Gentle reader – a few weeks ago someone asked me how the beautiful muslin patterns that Ackermann’s Repository of Fashions offered in its magazines could be transferred. This 19th century Enclyclopedia from Project Gutenberg offers practical suggestions. Among them are:
Tracing patterns against a window pane.—In order to copy a pattern in this way, the first step is to tack or pin the piece of stuff or paper on which the copy is to be made upon the pattern. In the case of a small pattern, the tacking or pinning may be dispensed with and the two sheets held firmly pressed against the window pane with the left hand, whilst the right hand does the tracing, but even then it is safer to pin or gum the four corners of the two sheets together, in case of interruption, as it is difficult to fit them together again exactly.
The tracing may be done with a pencil, or better still, with a brush dipped in Indian ink or water-colour paint.
The process of tracing is easy enough, so long as the hand does not get tired but as this generally comes to pass very soon it is best, if the pattern be a large and complicated one, to stick the sheets to the pane with strong gum or suspend them on a string, fastened across the pane by pins stuck into the window frame on either side.
To copy with oiled paper.—Another rather expeditious mode of transferring patterns on to thin and more especially smooth glossy stuffs, is by means of a special kind of tinted paper, called autographic paper, which is impregnated with a coloured oily substance and is to be had at any stationer’s shop. This you place between the pattern and the stuff, having previously fastened the stuff, perfectly straight by the line of the thread, to a board, with drawing-pins. When you have fitted the two papers likewise exactly together, you go over all the lines of the pattern with a blunt pencil, or with, what is better still, the point of a bone crochet needle or the edge of a folder. You must be careful not to press so heavily upon the pattern paper as to tear it; by the pressure exercised on the two sheets of paper, the oily substance of the blue paper discharges itself on to the stuff, so that when it is removed all the lines you have traced are imprinted upon the stuff.

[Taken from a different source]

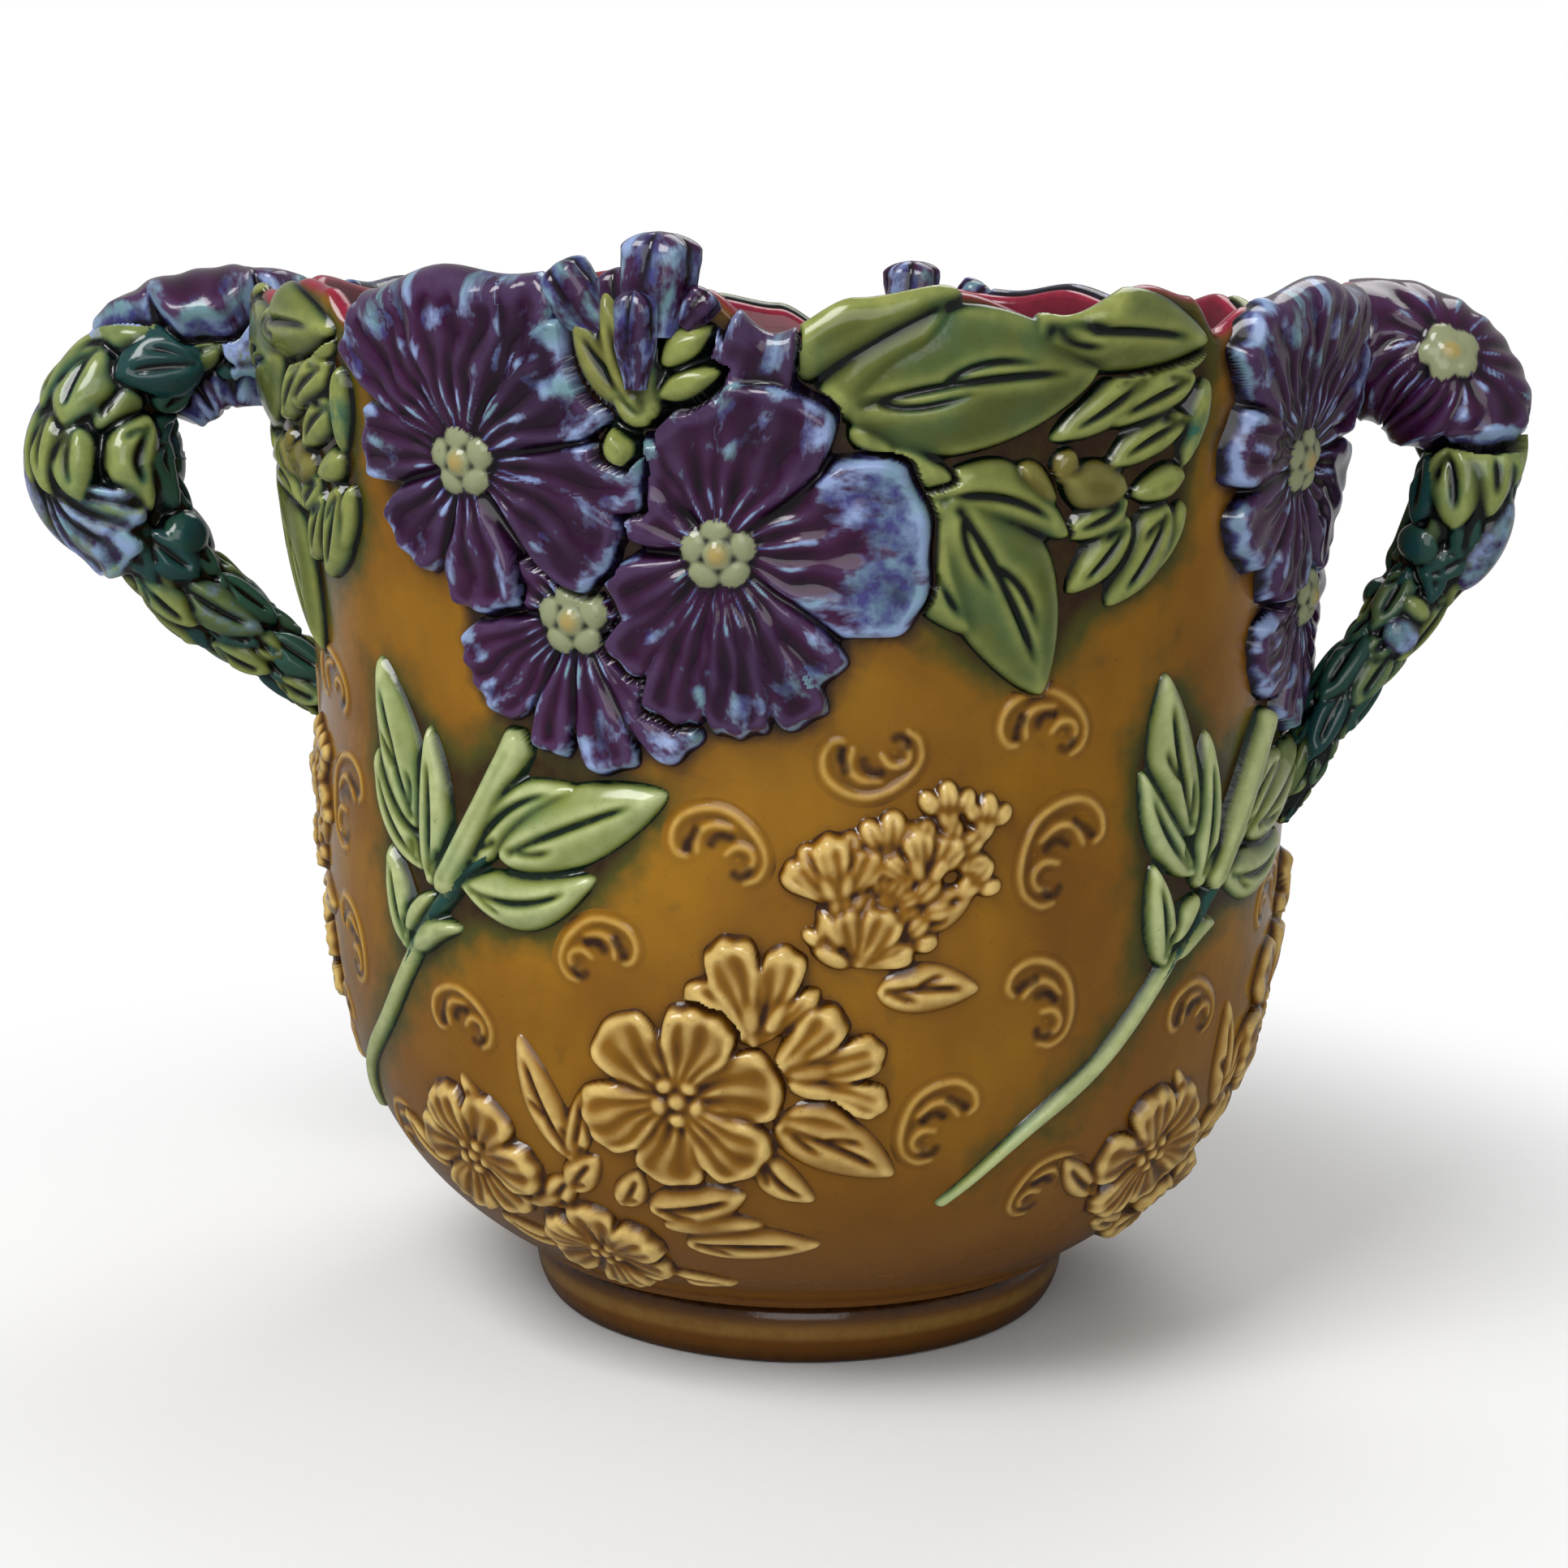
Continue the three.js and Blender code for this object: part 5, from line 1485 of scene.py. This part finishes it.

This blue tracing paper is however only available for the reproduction of patterns on washing stuffs, as satin and all other silky textures are discoloured by it.
To pounce patterns upon stuffs.—The modes of copying, hitherto described, cannot be indiscriminately used for all kinds of stuff; for cloth, velvet and plush, for instance, they are not available and pouncing is the only way that answers.
The patterns, after having been transferred to straw or parchment paper, have to be pricked through. To do this you lay the paper upon cloth or felt and prick out all the lines of the drawing, making the holes, which should be clear and round, all exactly the same distance apart.
The closer and more complicated the pattern is, the finer and closer the holes should be. Every line of the outline must be carefully pricked out.
If the paper be sufficiently thin, several pouncings can be pricked at the same time, and a symmetrical design can be folded together into four and all pricked at once.